Laios muss nicht sterben

Laios muss nicht sterben

Heute wende ich mich an die Väter unter uns, genauer gesagt an die Väter von Söhnen. Es geht um das Verhältnis zu unseren Söhnen. Übrigens gehöre auch ich zu dieser Gruppe.

Zugegeben, das hat nicht direkt etwas mit dem Beruf zu tun, aber die Arbeitsbelastung ist für uns oft der Grund, weshalb wir uns weniger um unsere Kinder kümmern, als es gut wäre. Mittlerweile jedoch dürfen sich Berufstätige mehr Familienorientierung wünschen.

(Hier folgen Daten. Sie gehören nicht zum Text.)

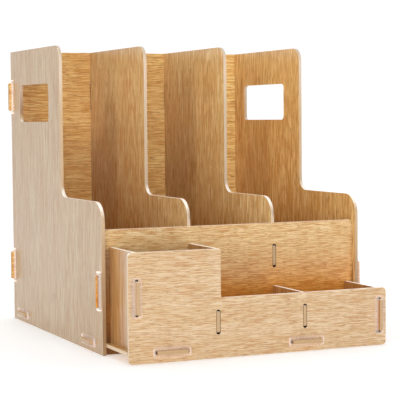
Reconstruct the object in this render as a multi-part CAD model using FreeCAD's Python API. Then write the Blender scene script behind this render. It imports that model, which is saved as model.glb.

Wenn es um soziale oder familiäre Probleme geht, lohnt sich ein Blick in Sagen und Märchen. Sie haben oft eine tiefe innere Weisheit, die gleichnishaft archetypische Vorkommnisse klar macht. Unter anderem beschäftigt sich die Ödipus-Sage mit der Vater-Sohn-Problematik. Erinnern Sie sich noch?

Die Ödipus-Sage

Laios (deshalb der Titel) und Iokaste sind das Königspaar von Theben. Das Orakel hat ihnen geweissagt, dass ihr Sohn seinen Vater umbringen und die Mutter heiraten würde. Als ihnen also ein Sohn geboren wird, lassen sie das Neugeborene im Gebirge aussetzen – das war damals eine probate Methode, unerwünschte Kinder loszuwerden.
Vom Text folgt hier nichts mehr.